Picture of boat people near Lesbos island
Humanitarian - 29 July 2016

Why we decided to keep working in Moria camp in Lesbos despite recent controversy

After the March 20th agreement between the European Union and Turkey, the majority of the large humanitarian organizations withdrew from the Moria Camp in Lesbos, Greece. Opposing the increasing number of violations of the Universal Rights of Man, many NGOs called attention to the laws concerning the retention and incarceration of refugee populations.

Since March 20th, more than 5,000 refugees are trapped in the Moria camp, now transformed into an open-roof prison. Risking their own lives, the refugees are now seeking to register themselves as asylums and to avoid returning to Turkey. At the present time, the refugees do not have permission to leave the island. Besides the aid provided by religious organizations, the inhabitants of the Moria Camp receive insufficient support.

A couple of weeks ago, I visited the Moria camp, with our partners and friends from Save the Children. Together, we work at the community center for unaccompanied minors, which is also located in the enclosed camp. Calling this a community center would be a questionable understatement. This camp clearly resembles a prison with its high fences, closed gates, and guarded entrances. Inside of the camp, hundreds of children are waiting. They come from Afghanistan, Pakistan, Syria, Morocco, and Central Africa. Some of them have been here for several months.

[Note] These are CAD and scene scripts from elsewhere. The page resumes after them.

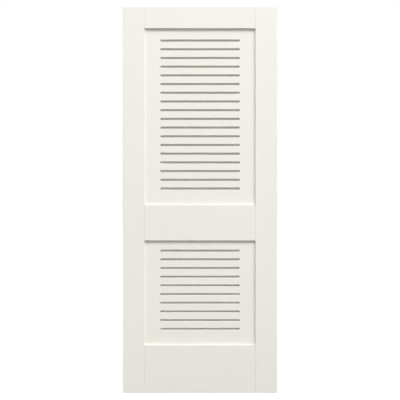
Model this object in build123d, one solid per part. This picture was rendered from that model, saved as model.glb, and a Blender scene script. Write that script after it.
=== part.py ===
from build123d import *
import math
import os

# Interior door slab with two vented panels.
# Millimetres. X runs across the door from the hinge edge, Y from front to back, Z up.
# The origin lies on the hinge edge, at the slab's bottom, midway through its thickness.

# Slab
door_width = 812.8
door_height = 2032.0
door_thickness = 34.925
edge_ease = 1.5

# Stiles and rails
stile_width = 114.3
top_rail_height = 113.0
lock_rail_height = 186.0
bottom_rail_height = 251.0
lower_opening_height = 551.0
arris_ease = 0.3
quirk_width = 0.6
quirk_depth = 2.0

# Grooves that house the rails' tongues and the panels
groove_depth = 12.0
groove_play = 0.1
tongue_gap = 0.5
panel_gap = 2.0

# Vent panels
panel_thickness = 12.7

# Vent slots
slot_height = 11.4
slot_pitch = 45.9
slot_corner = 2.5
slot_side_margin = 82.55
slot_foot_margin = 80.0
upper_slot_drop = 63.2
lower_slot_drop = 54.4
sight_overlap = 0.5

# Sizes that follow
opening_width = door_width - 2 * stile_width
lower_opening_foot = bottom_rail_height
lock_rail_foot = lower_opening_foot + lower_opening_height
upper_opening_foot = lock_rail_foot + lock_rail_height
top_rail_foot = door_height - top_rail_height
upper_opening_height = top_rail_foot - upper_opening_foot
tongue_thickness = panel_thickness
groove_width = panel_thickness + 2 * groove_play
tongue_length = groove_depth - tongue_gap
panel_lap = groove_depth - panel_gap
slot_length = opening_width - 2 * slot_side_margin
slot_fall = slot_height + sight_overlap

os.makedirs("parts", exist_ok=True)


def save(piece, name):
    piece.label = name
    export_step(piece, f"parts/{name}.step")


# Stiles and rails
def sides(body, across):
    """The two sides of a member that lie furthest apart along an axis, the lower one first."""
    faces = body.faces().sort_by(across)
    return faces[0], faces[-1]


def stile(hinge_side):
    """A full height upright with a groove down its inner edge."""
    body = Box(stile_width, door_thickness, door_height, align=(Align.MIN, Align.CENTER, Align.MIN))
    outer = sides(body, Axis.X)[0].edges().filter_by(Axis.Z)
    for end in sides(body, Axis.Z):
        outer += end.edges().filter_by(Axis.X)
    body = fillet(outer, edge_ease)
    inner = sides(body, Axis.X)[1].edges().filter_by(Axis.Z)
    body = fillet(inner, arris_ease)
    body -= Pos(stile_width - groove_depth, 0, 0) * Box(
        groove_depth, groove_width, door_height, align=(Align.MIN, Align.CENTER, Align.MIN)
    )
    if hinge_side:
        return body
    return Pos(door_width, 0, 0) * mirror(body, about=Plane.YZ)


def rail(foot, height, panel_below, panel_above):
    """A cross rail, tongued at both ends, with a fine quirk down each joint and a groove for each panel."""
    body = Pos(stile_width, 0, foot) * Box(
        opening_width, door_thickness, height, align=(Align.MIN, Align.CENTER, Align.MIN)
    )
    for end, takes_panel in enumerate((panel_below, panel_above)):
        arrises = sides(body, Axis.Z)[end].edges().filter_by(Axis.X)
        body = fillet(arrises, arris_ease if takes_panel else edge_ease)
    quirk = Box(2 * quirk_width, 2 * quirk_depth, height)
    for x in (stile_width, door_width - stile_width):
        for y in (-door_thickness / 2, door_thickness / 2):
            body -= Pos(x, y, foot + height / 2) * quirk
    body += Pos(door_width / 2, 0, foot + height / 2) * Box(
        opening_width + 2 * tongue_length, tongue_thickness, height
    )
    groove = Box(door_width, groove_width, 2 * groove_depth)
    if panel_below:
        body -= Pos(door_width / 2, 0, foot) * groove
    if panel_above:
        body -= Pos(door_width / 2, 0, foot + height) * groove
    return body


# Vent panels
def slot_heights(foot, height, first_drop):
    """The height of each slot's mouth centre on the front of a panel, from the top down."""
    count = 1 + math.floor((height - first_drop - slot_foot_margin) / slot_pitch)
    top = foot + height - first_drop
    return [top - n * slot_pitch for n in range(count)]


def slot_cutter(z):
    """A round cornered slot that falls towards the back, so nothing shows straight through."""
    slope = math.atan2(slot_fall, panel_thickness)
    along = Vector(0, math.cos(slope), -math.sin(slope))
    centre = Vector(door_width / 2, 0, z - slot_fall / 2)
    width_of_cut = slot_height * math.cos(slope)
    reach = (panel_thickness + slot_height) / math.cos(slope)
    plane = Plane(origin=centre - along * (reach / 2), x_dir=(1, 0, 0), z_dir=along)
    return extrude(plane * RectangleRounded(slot_length, width_of_cut, slot_corner), amount=reach)


def vent_panel(foot, height, first_drop):
    """One board, housed in the grooves all round, with a ladder of sloping slots milled through it."""
    board = Pos(door_width / 2, 0, foot + height / 2) * Box(
        opening_width + 2 * panel_lap, panel_thickness, height + 2 * panel_lap
    )
    cutters = [slot_cutter(z) for z in slot_heights(foot, height, first_drop)]
    return board - cutters


save(stile(True), "left_stile")
save(stile(False), "right_stile")
save(rail(0, bottom_rail_height, False, True), "bottom_rail")
save(rail(lock_rail_foot, lock_rail_height, True, True), "lock_rail")
save(rail(top_rail_foot, top_rail_height, True, False), "top_rail")
save(vent_panel(upper_opening_foot, upper_opening_height, upper_slot_drop), "upper_vent_panel")
save(vent_panel(lower_opening_foot, lower_opening_height, lower_slot_drop), "lower_vent_panel")
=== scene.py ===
import bpy
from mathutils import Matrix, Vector


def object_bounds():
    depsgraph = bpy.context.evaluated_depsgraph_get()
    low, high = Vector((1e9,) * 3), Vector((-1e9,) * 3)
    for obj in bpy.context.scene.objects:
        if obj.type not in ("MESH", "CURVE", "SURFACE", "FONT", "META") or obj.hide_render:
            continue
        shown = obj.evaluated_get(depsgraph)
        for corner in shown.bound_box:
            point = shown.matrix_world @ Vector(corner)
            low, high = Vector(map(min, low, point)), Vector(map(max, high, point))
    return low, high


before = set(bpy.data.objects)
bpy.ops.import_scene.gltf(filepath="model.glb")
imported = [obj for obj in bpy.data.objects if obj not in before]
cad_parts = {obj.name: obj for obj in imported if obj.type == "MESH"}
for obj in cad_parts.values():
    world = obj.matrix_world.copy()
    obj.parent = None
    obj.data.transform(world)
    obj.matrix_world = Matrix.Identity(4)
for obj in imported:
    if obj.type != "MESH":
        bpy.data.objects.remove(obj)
cad_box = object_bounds()
bpy.ops.object.select_all(action="DESELECT")

# The camera stands square on to the front face, as far off as the photograph's did. Its frame takes in 400
# pixels of 5.262 mm at the front face, and the slab's middle lies a quarter of a pixel above its centre.
slab_low, slab_high = (Vector(corner) for corner in cad_box)
slab_middle = (slab_low + slab_high) / 2
pixel = 0.005262
frame_width = 400 * pixel
middle_above_centre = 0.255 * pixel
lens_mm = 75
sensor_mm = 36
stand_off = frame_width * lens_mm / sensor_mm
camera_data = bpy.data.cameras.new("camera")
camera_data.lens = lens_mm
camera_data.sensor_width = sensor_mm
camera_data.clip_end = 100
camera = bpy.data.objects.new("camera", camera_data)
camera.location = (slab_middle.x, slab_low.y - stand_off, slab_middle.z - middle_above_centre)
camera.rotation_euler = Vector((0, 1, 0)).to_track_quat("-Z", "Y").to_euler()
bpy.context.scene.collection.objects.link(camera)
bpy.context.scene.camera = camera


# Stiles and rails: dense fibreboard members tongued together, with a fine quirk down each joint, and sprayed
# with a warm white satin paint. The faces keep a faint orange peel, the sawn edges drink the paint and dry
# rougher, and it pulls thin over the eased arrises.
class Value:
    """A node's output, which adds its own Math nodes wherever it is used in an expression."""

    def __init__(self, recipe, socket):
        self.recipe = recipe
        self.socket = socket

    def maths(self, operation, *values):
        return self.recipe.node("ShaderNodeMath", {"operation": operation}, dict(enumerate(values)))

    def __add__(self, other):
        return self.maths("ADD", self, other)

    def __sub__(self, other):
        return self.maths("SUBTRACT", self, other)

    def __rsub__(self, other):
        return self.maths("SUBTRACT", other, self)

    def __mul__(self, other):
        return self.maths("MULTIPLY", self, other)

    def __gt__(self, other):
        return self.maths("GREATER_THAN", self, other)

    def __abs__(self):
        return self.maths("ABSOLUTE", self)

    __radd__ = __add__
    __rmul__ = __mul__


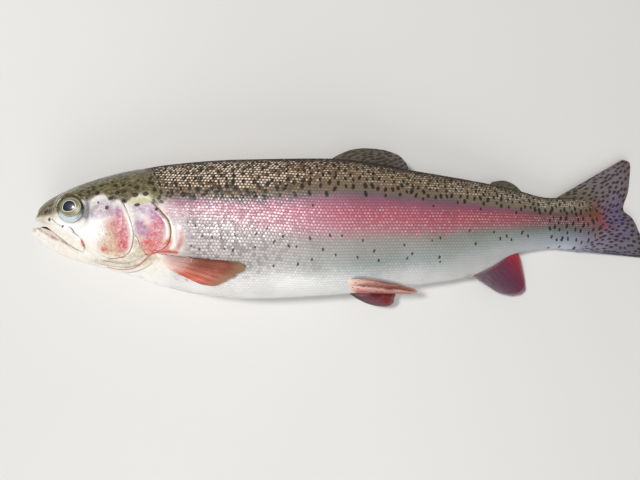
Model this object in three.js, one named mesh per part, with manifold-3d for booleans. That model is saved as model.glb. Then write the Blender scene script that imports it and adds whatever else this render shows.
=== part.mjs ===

During my last visit in November, the center temporarily housed these children before sending them to shelters on the mainland. But, with the increasingly pressing refugee crisis and lack of a housing solution, the temporary soon became more permanent. Yet, the worst aspect of this situation is definitely the fact that the children receive little to no information about how much time they will spend in the shelter. These children are stressed, depressed; some are traumatized by what they left behind. Europe, a land that they have dreamed of, cannot give clear and rapid solutions to their problems.

Last month, With Save the Children, BSF deployed an Ideas Box in this center. At BSF, the internal debate about our presence in the camp continues to rage on. Does our presence legitimize European political machines and the agreement with Turkey? To be manipulated by politicians and the political system? These questions are justified. Still, I think that our presence in the center, with the Ideas Box program, is necessary because it serves children, the most vulnerable group arriving in Greece today. Protecting them, offering them cultural and educational activities, digital resources, and social structures to relearn the rules, all the while creating their own space, are all dimensions that we consider top priority. It is our mandate to bring solutions and access to information to the most vulnerable people, particularly children.

At Moria and elsewhere, partners and users of the Ideas Box construct and constantly update content and activities. This goes with the freedom of expression that is inherent in the Ideas Box and the possibility given to children to create their own content to share.

Our intervention raises numerous questions about our practices and our mandate. However, these questions do not prevent us from supporting and sustaining the positions taken by organizations such as the NGO Doctors Without Borders, The UN High Commissioner for Refugees, or The French Office of Foreigners and Stateless Persons after their withdrawal from Moria.

But for the time being we have made the choice to stay with the children of Lesbos. This is a position that is subject to change, but for at least the next several months, we will remain there. This is also a position that gives us an important responsibility: to report and raise awareness about what is happening in order to create change.